Stated goal —
Output, please, every line from the line that holds "Write the OpenSCAD" to the end, exactly as written.

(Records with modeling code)
^^^^
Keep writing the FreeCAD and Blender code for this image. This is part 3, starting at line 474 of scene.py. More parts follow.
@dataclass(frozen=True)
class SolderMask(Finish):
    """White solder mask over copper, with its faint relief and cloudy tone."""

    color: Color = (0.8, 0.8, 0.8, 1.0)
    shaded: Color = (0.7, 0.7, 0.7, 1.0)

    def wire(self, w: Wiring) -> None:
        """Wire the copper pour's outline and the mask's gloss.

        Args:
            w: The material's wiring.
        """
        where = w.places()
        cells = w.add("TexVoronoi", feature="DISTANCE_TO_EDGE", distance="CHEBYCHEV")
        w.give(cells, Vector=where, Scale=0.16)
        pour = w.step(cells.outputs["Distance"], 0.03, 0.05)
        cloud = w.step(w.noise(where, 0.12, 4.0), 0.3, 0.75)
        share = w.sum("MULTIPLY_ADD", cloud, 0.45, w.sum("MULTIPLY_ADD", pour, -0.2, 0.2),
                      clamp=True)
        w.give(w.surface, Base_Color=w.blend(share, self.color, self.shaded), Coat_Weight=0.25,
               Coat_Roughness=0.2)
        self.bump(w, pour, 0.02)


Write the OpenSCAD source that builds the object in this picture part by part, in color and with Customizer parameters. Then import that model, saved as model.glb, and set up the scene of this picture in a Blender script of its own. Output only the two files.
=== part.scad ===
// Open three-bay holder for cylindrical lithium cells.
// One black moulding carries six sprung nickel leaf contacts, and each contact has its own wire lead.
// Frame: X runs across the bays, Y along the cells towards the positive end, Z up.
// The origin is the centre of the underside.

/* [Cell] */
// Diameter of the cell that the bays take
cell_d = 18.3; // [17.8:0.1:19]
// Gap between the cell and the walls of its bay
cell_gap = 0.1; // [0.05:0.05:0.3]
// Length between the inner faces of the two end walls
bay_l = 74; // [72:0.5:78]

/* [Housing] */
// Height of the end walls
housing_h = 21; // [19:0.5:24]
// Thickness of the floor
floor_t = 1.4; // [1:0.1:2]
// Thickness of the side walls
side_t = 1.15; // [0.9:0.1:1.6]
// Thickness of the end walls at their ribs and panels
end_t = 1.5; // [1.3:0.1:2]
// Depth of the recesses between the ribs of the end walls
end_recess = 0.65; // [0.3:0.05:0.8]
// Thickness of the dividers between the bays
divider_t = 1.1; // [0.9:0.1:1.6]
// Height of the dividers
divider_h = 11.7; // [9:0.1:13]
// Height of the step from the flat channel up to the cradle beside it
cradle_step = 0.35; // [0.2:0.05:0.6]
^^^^
Answer —
Write the OpenSCAD source that builds the object in this picture part by part, in color and with Customizer parameters. Then import that model, saved as model.glb, and set up the scene of this picture in a Blender script of its own. Output only the two files.
=== part.scad ===
// Open three-bay holder for cylindrical lithium cells.
// One black moulding carries six sprung nickel leaf contacts, and each contact has its own wire lead.
// Frame: X runs across the bays, Y along the cells towards the positive end, Z up.
// The origin is the centre of the underside.

/* [Cell] */
// Diameter of the cell that the bays take
cell_d = 18.3; // [17.8:0.1:19]
// Gap between the cell and the walls of its bay
cell_gap = 0.1; // [0.05:0.05:0.3]
// Length between the inner faces of the two end walls
bay_l = 74; // [72:0.5:78]

/* [Housing] */
// Height of the end walls
housing_h = 21; // [19:0.5:24]
// Thickness of the floor
floor_t = 1.4; // [1:0.1:2]
// Thickness of the side walls
side_t = 1.15; // [0.9:0.1:1.6]
// Thickness of the end walls at their ribs and panels
end_t = 1.5; // [1.3:0.1:2]
// Depth of the recesses between the ribs of the end walls
end_recess = 0.65; // [0.3:0.05:0.8]
// Thickness of the dividers between the bays
divider_t = 1.1; // [0.9:0.1:1.6]
// Height of the dividers
divider_h = 11.7; // [9:0.1:13]
// Height of the step from the flat channel up to the cradle beside it
cradle_step = 0.35; // [0.2:0.05:0.6]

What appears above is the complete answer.